Fürther Brücken: "Bei leisesten Bedenken reagieren wir"

16.8.2018, 13:00 Uhr
Fürther Brücken:

© Foto: André De Geare

Herr Pösl, auf den Punkt gebracht: Könnte so ein Unglück auch in Fürth passieren?
Hans Pösl: Ich denke, nein. Es gibt die DIN-Norm 1076 mit eindeutigen Prüfvorschriften für Brücken. Alle drei Jahre müssen sie strikt abgearbeitet werden. Alle sechs Jahre steht eine Hauptprüfung an, bei der Brücken auf Herz und Nieren untersucht werden.


Nach Genua: Wie groß ist die Gefahr auf Bayerns Brücken?


. . . und wenn dabei ein Schaden festgestellt wird?

Pösl: Schon wenn der Prüfstatiker die leisesten Bedenken hat, reagieren wir. Als Erstes reduzieren wir die Belastung, indem wir keine schweren Lastwagen mehr passieren lassen.

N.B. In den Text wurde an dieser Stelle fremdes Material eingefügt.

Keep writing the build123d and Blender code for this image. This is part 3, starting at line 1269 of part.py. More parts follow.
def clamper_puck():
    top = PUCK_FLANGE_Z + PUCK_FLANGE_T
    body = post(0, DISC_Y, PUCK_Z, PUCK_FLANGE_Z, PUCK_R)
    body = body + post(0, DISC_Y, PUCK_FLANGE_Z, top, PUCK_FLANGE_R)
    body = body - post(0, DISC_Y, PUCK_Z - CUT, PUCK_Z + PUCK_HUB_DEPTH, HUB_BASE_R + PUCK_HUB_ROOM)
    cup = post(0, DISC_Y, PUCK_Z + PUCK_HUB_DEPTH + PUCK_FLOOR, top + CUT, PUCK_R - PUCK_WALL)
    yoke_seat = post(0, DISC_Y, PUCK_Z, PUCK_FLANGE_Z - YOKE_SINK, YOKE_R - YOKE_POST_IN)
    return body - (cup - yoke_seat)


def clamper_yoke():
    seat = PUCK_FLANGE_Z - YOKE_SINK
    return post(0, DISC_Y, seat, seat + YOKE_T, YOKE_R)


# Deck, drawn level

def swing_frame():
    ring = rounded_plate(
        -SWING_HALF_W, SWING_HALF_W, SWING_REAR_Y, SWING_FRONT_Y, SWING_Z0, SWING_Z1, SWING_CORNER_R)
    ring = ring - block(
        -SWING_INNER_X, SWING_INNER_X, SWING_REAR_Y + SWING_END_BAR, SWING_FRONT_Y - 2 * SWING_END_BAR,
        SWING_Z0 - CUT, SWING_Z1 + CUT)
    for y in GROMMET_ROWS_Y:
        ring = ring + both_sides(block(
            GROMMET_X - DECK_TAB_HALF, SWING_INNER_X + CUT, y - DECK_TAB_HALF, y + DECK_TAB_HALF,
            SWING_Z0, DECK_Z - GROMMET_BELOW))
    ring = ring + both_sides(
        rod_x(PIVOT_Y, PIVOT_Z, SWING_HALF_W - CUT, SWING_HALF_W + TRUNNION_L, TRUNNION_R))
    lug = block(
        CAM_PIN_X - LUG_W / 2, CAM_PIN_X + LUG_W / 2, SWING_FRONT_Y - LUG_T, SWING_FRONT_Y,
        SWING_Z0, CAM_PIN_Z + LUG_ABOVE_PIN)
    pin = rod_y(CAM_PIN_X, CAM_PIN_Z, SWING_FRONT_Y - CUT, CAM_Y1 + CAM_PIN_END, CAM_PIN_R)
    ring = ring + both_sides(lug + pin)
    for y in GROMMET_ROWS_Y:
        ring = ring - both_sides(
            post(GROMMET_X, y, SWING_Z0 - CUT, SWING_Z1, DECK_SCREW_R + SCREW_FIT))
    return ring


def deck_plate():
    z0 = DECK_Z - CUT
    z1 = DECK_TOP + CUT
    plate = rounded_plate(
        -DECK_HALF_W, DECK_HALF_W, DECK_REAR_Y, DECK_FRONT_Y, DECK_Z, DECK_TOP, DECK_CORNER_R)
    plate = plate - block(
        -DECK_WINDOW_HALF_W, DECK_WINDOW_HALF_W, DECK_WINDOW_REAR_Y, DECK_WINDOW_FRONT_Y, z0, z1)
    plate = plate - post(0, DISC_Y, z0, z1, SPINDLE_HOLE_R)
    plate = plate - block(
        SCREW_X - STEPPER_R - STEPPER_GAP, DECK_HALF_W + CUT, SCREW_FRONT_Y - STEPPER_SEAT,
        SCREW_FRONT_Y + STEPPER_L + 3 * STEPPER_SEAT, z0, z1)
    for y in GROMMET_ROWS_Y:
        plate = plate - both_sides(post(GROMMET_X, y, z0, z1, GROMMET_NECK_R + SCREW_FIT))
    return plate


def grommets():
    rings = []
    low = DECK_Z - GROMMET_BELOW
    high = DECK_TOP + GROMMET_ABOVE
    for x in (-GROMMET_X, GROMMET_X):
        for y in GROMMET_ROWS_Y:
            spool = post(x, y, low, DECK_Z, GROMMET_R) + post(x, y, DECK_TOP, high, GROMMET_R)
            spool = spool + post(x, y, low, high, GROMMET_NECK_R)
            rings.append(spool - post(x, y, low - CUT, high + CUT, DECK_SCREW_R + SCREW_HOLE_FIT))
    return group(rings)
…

Wie auf der Zirndorfer Brücke?

Pösl: Genau. Und zusätzlich nehmen wir mindestens alle sechs Monate den Zustand unter die Lupe. Sollte der Statiker die Sperrung empfehlen, würden wir uns dem nicht entgegenstellen. Die alte Vacher Zennbrücke hatten wir vorsorglich mit Stahlbeton verstärkt, damit der Verkehr während des Neubaus daneben weiter über sie fahren konnte. Und an der alten Vacher Regnitzbrücke hatten wir Sensoren angebracht, die Alarm schlagen, sobald sich der Überbau minimal senkt. Beide Brücken zeigten Risse, die es nach den Regeln der Baukunst dort eigentlich nicht geben dürfte.

Haben sich die Sensoren bewährt?

Pösl: Sicher. Alarm wurde allerdings nur ein einziges Mal ausgelöst. Sofort haben wir die Brücke komplett für den Verkehr gesperrt. Es stellte sich jedoch heraus, dass nur die sensible Elektronik für den Alarm verantwortlich war und keine Veränderung des Bauwerks.

Weshalb bereiten ausgerechnet moderne Brücken solche Probleme, während antike Bauwerke scheinbar unverwüstlich sind?

Pösl: Historische Brücken sind ausgemachte Schwergewichte. Sie wurden in massivster Art und Weise konstruiert. Heute wären sie in der Herstellung unbezahlbar. Hinzu kommt, dass man in neuerer Zeit meinte, Brücken verschandeln die Landschaft. Deshalb versuchte man, sie immer schlanker zu bauen. Sie wurden gewissermaßen ausgehungert. Und das hatte negative Folgen.

Ist nicht auch der zunehmende Verkehr Schuld an der Misere?

Pösl: Natürlich. In der Antike mussten Brücken nur Ochsenfuhrwerke tragen. Heute werden ihnen immer höhere Lasten zugemutet. Das muss sich auswirken. Hinzu kommt, dass viele Menschen ,freie Fahrt für freie Bürger‘ als selbstverständlich halten. Das gilt dann auch im Winter. Wir müssen folglich mit Salz gegen Glatteis vorgehen. Das Taumittel greift aber den Beton und Stahl der Brücken an.

Sie verursachen horrende Kosten. Warum sind moderne Brücken und ihre Sanierungen denn so teuer?

Pösl: Was ins Geld geht, ist vor allem das Material. Für Brücken kann kein gewöhnlicher Stahl verwendet werden. Es muss ein hochwertiger Spezialstahl sein, der wie ein Gummiband gespannt werden kann, bevor man ihn an den Brückenenden fixiert. Auch der Beton muss besonders vergütet sein, damit er die Belastungen aushält. Moderne Brücken müssen elastisch schwingen können. Das geht natürlich nicht ewig. Irgendwann gibt es Ermüdungserscheinungen.

Wie erklären Sie sich den Einsturz in Genua?

Pösl: Da kann ich nur spekulieren. Unter Umständen wurde beim Bau Stahl verwendet, bei dem sich hinterher herausstellte, dass er zur Rissbildung neigt. Ich weiß nicht, ob in Italien so strenge Kontrollrichtlinien gelten wie bei uns. Auch bei den Arbeiten am Fundament eines Pfeilers oder an den Gelenken des Überbaus können Fehler gemacht worden sein.

Haben wir aus den Fehlern der Vergangenheit gelernt?

Pösl: Das glaube ich schon. Es gibt heute viel strengere Vorschriften, die alle Erfahrungen berücksichtigen.